70% had a gender pay gap favouring men, and only 6.7% favoured women.

More than half of employers (55%) successfully reduced their pay gap. However, the WGEA attributed this, in part, to “uneven wage growth”.

The Scorecard noted an increased representation of women in leadership and on boards, but a widening gap in CEO salaries.

“The gender pay gap at the top increased 1.2% points to 26.2% in the past 12 months,” according to the WGEA.

After bonuses, overtime and additional payments are factored in, male CEOs take home an average of $185,335 more than their female counterparts per year.

Improvements

The report showed that workplace equality was improving in some areas.

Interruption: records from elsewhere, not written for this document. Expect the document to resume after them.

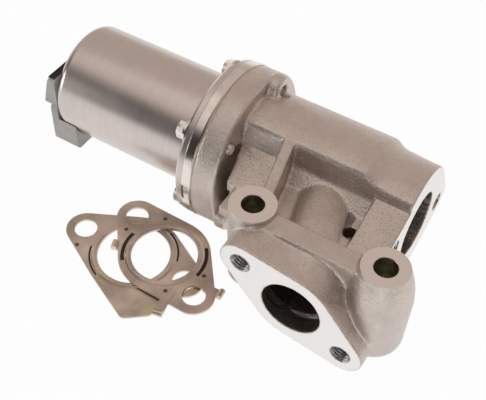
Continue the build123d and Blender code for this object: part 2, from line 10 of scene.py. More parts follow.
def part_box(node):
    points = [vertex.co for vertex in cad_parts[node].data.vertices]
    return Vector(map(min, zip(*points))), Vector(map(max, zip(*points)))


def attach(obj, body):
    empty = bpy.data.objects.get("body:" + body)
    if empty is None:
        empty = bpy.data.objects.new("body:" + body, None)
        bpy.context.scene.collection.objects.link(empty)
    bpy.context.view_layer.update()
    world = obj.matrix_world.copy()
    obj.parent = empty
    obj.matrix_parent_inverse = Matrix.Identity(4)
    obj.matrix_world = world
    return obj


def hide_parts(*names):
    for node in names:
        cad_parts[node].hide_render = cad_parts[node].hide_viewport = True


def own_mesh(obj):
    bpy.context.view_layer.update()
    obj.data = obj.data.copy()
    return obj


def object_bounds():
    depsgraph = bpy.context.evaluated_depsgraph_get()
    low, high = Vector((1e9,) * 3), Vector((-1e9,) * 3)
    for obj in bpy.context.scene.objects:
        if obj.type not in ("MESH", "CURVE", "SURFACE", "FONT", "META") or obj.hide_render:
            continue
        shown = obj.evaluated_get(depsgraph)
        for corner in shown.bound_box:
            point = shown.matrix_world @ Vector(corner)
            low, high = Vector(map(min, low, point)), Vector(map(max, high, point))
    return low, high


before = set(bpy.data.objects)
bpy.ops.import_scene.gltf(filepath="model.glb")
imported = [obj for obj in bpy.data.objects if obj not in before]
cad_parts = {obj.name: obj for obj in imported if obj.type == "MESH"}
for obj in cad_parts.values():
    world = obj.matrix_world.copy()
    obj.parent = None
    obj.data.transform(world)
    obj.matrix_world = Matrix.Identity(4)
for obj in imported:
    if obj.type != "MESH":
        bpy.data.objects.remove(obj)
cad_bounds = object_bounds()

bl_info = {
    "name": "EGR Valve",
    "version": (1, 0, 0),
    "blender": (4, 5, 0),
    "location": "View3D > Sidebar > EGR Valve",
    "description": "Dresses the packed EGR valve with its cast, machined, drawn and moulded finishes",
    "category": "Object",
}

MM = 0.001
CAN_LOW, CAN_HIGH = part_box("solenoid_can")
AXIS_Y = (CAN_LOW[1] + CAN_HIGH[1]) / 2
AXIS_Z = (CAN_LOW[2] + CAN_HIGH[2]) / 2
INLET_FACE_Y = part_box("body_casting")[0][1]
OUTLET_FACE_X = 50.5 * MM
OUTLET_RELIEF_Y = 11.7 * MM
RING_LEFT_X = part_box("body_casting")[0][0]
PLATE_LEFT_X = CAN_HIGH[0]
INLET_X = 28.0 * MM
BOSS_X = (0.0, 54.7 * MM)
CAP_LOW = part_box("end_cap")[0]
PLUG_TOP_X = (-117.6 * MM, -114.4 * MM)
PLUG_TOP_Y = (22.6 * MM, 48.0 * MM)
PLUG_TOP_Z = -10.7 * MM
SCREW_RADIUS = 29.9 * MM
SCREW_ANGLES = (66, 138, 210, 282, 354)
SHORT_SCREW_ANGLE = 138
RING_RIGHT_X = -24.5
SCREW_TIP = 3.4
SHORT_SCREW_TIP = 1.2
SHANK_RADIUS = 2.5
THREAD_START = 14.0
THREAD_DEPTH = 0.42
EJECTOR_MARK = (44.9 * MM, 18.0 * MM)
PASSAGE_SLOPE = math.tan(math.radians(12.8))
BOSS_LENGTH = 42.0 * MM
BOSS_FACE_RADIUS = 9.2 * MM
PORT_RADIUS = 12.4 * MM
PASSAGE_RADIUS = 12.15 * MM
PASSAGE_END_RADIUS = 13.5 * MM
CHAMBER_RADIUS = 20.0 * MM
FLANGE_HOLE_HALF_PITCH = 25.3 * MM
INLET_FLANGE_TILT = math.radians(28.9)
OUTLET_FLANGE_TILT = math.radians(20.0)
CUT_SKIN = 0.06 * MM
FEED_MARKS = 42000.0
BROAD_FEED_MARKS = 14000.0
WIRE_TURNS = 9000.0
RING_WARMTH = (0.98, 0.92, 0.89)
UPPER_SHEET_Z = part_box("outlet_gasket")[0][2] + 1.8 * MM
LOWER_SHEET_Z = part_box("outlet_gasket")[0][2]
GASKET_GROOVES = (((-41.2 * MM, -1.7 * MM, UPPER_SHEET_Z), -26.7, 18.2 * MM),
                  ((-53.4 * MM, -7.4 * MM, LOWER_SHEET_Z), -0.3, 19.6 * MM))
UPPER_RIVETS = ((-63.3, 0.6), (-52.3, 14.9), (-29.8, -17.5), (-20.5, -2.3))
RIVETS = tuple((x * MM, y * MM, UPPER_SHEET_Z + 1.0 * MM) for x, y in UPPER_RIVETS)
RIVETS += ((-77.1 * MM, -16.8 * MM, LOWER_SHEET_Z + 1.0 * MM),)


def colour_property(name, description, default):
    """Colour setting for one finish."""
    return bpy.props.FloatVectorProperty(name=name, description=description, default=default,
                                         subtype="COLOR", size=3, min=0.0, max=1.0)


def length_property(name, description, default):
    """Length setting in metres."""
    return bpy.props.FloatProperty(name=name, description=description, default=default,
                                   subtype="DISTANCE", unit="LENGTH", min=0.0, precision=5)


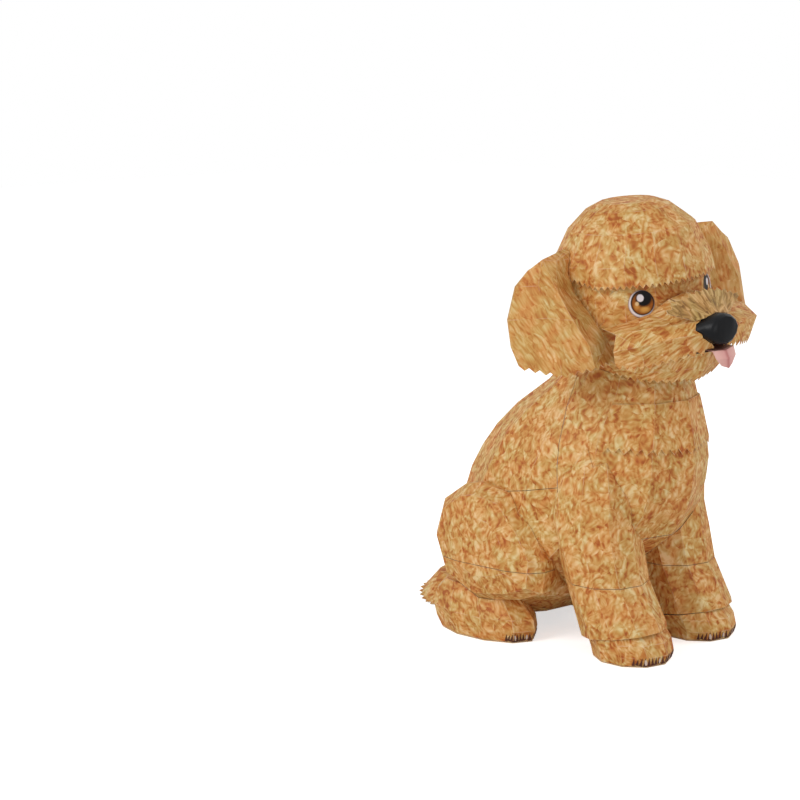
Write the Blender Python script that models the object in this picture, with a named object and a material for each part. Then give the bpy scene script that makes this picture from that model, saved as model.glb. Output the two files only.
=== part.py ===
# Seated toy dog made of cut, scored, folded and glued printed card.
# The dog faces -Y, its right side is -X, and its paws stand on z = 0.
# Sizes are millimetres and degrees; MM turns them into metres when a mesh is made.
import math

import bmesh
import bpy
from mathutils import Matrix, Vector

MM = 0.001

# Card and how closely two glued pieces lie.
CARD = 0.35
GAP = 0.3

# Trunk: it rises from the waist seam to the neck.
TRUNK_SIDES = 12
WAIST_Z = 69.0
WAIST_Y = 85.0
WAIST_SLOPE = 10.7
CHEST_FRONT = 53.0
BACK_REACH = 87.0
TRUNK_HALF_WIDTH = 48.5
SIDE_SEAM_Y = -2.0
CHEST_SEAM_Z = 58.0

# Rump: the wide lower half that the dog sits on.
SEAT_Z = 10.0
RUMP_HALF_WIDTH = 51.0
RUMP_BACK = 99.0

# Forelegs.
LEG_X = 28.5
LEG_RADIUS = 21.5
SHOULDER_Z = 118.0
KNEE_SEAM_Z = 38.0
PAW_SEAM_Z = 13.0
PAW_SEAM_SLOPE = 9.0
PAW_LENGTH = 44.0
PAW_HALF_WIDTH = 18.5
PAW_X = 27.5
PAW_FRONT_Y = -57.0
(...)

For example, almost all workplaces (99%) had policies in place to address sexual harassment.

Men also took 20% of all parental leave this year, up 0.3%.

Shared domestic labour is a key factor in boosting women’s workforce opportunities and participation.

This year’s WGEA scorecard identified three key focus areas for employers: ensure safety from harassment in the workplace, improve the gender balance, and dismantle stereotypes.

The report found that more employers are consulting their employees on issues of gender equality, and this is leading to positive pay outcomes.

“WGEA encourages all employers to undertake a comprehensive gender pay gap analysis and as part of that review performance pay structures and access to overtime, to ensure they are fair and accessible for everyone,” CEO Mary Wooldridge said.